In 2007 Elizabeth has just moved to a new home, and starts befriending a local teenager almost despite herself. She tells this teenager (Tegan) some of the story of her life – including how she came to be a witch in plague-stricken, witch-fearing 1627. The next interlude is Gideon catching up with her in 1888, and then we have the last time she loved someone (in the midst of the First World War). She’s hoping, initially, that she’s finally free of Gideon – but you can sense the inevitable results of letting her guard down right from the start of the book. However that doesn’t make it predictable – I didn’t guess what the ending was going to be until it happened, but once it did it felt right and a better end than the predictable thing I thought was coming.

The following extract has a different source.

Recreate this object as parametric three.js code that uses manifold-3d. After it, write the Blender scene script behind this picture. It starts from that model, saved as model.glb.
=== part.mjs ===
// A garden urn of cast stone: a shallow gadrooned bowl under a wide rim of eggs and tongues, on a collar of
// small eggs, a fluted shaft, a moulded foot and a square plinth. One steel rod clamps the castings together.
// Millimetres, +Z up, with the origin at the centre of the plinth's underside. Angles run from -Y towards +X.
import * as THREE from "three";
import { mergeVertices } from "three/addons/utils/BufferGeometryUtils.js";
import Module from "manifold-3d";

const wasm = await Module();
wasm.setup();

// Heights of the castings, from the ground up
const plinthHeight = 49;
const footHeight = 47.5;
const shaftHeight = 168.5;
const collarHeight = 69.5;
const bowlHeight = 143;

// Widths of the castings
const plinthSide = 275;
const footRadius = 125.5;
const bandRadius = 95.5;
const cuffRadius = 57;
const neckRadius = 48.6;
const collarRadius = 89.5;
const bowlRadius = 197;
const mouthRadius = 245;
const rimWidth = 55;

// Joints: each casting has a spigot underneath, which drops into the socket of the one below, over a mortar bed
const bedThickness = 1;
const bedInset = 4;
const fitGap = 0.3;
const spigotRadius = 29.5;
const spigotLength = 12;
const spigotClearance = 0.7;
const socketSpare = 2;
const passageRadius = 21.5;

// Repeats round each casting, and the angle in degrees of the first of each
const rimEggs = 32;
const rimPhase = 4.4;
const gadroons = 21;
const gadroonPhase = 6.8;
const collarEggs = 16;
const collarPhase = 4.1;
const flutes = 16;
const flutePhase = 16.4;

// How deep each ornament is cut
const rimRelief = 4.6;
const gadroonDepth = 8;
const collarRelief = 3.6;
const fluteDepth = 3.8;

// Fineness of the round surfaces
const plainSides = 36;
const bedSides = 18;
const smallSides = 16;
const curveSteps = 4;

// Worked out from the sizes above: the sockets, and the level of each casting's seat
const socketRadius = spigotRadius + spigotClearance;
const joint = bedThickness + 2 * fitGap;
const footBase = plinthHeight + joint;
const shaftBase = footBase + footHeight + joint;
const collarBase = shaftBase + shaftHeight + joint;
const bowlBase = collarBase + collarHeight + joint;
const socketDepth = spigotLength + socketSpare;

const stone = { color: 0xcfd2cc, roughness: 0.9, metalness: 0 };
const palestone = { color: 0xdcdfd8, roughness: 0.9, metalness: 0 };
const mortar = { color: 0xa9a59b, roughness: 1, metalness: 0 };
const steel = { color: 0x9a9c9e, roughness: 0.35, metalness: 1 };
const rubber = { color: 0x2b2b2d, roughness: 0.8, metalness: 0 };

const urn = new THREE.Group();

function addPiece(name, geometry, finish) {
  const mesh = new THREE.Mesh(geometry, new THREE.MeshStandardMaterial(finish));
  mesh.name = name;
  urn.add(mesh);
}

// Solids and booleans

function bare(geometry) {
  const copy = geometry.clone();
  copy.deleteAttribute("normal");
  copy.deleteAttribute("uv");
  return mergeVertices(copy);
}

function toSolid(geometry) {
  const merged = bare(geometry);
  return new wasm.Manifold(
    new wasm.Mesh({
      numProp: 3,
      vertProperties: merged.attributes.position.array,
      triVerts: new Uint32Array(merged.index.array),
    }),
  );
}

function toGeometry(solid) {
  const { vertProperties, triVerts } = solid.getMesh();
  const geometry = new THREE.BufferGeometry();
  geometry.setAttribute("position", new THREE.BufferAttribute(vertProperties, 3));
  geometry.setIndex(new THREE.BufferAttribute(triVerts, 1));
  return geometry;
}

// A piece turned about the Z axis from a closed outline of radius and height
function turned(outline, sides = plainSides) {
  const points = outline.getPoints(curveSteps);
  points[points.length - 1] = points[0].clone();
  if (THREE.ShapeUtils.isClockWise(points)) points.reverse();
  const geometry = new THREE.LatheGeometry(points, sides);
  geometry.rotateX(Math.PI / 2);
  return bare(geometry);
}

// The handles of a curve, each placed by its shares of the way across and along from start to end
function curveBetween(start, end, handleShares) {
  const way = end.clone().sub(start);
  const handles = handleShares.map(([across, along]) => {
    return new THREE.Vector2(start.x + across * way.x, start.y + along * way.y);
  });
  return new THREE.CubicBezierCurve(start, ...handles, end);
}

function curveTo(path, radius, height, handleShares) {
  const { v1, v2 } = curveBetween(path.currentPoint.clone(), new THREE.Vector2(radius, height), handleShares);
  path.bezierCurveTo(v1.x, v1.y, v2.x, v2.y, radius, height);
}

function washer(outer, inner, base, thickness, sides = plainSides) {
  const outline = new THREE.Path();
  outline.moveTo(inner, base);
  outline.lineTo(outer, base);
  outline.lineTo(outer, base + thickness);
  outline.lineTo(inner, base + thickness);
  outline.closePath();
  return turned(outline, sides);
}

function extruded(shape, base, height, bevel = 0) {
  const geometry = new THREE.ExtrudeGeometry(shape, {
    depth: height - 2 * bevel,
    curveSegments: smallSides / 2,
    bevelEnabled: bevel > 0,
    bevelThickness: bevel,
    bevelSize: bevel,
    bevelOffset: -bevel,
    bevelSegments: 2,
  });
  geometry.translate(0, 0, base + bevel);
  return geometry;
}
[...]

It was a book I enjoyed reading, and I always wanted to know what happened next. But that’s not to say it’s without its flaws. In retrospect it feels like a lot happened off-screen that was actually rather important to the story – and then suddenly it’s revealed in the last few pages, and in some ways undermines the characterisation of Elizabeth that we’ve had up to that point. Also – Tegan was mostly a cipher, which didn’t help overcome the constant reminders of Doctor Who from her name (although the character was more Ace than Tegan in so far as she was developed). And Gideon felt a bit cartoonishly bad.

As far as I can tell this is Brackston’s first book (her webpage only mentions this (calling it “The Witch’s Daughter”, which is the title in the US) and the next one, “The Winter Witch”) – I’m not blown away by it, but I shall keep an eye out for more from her in future.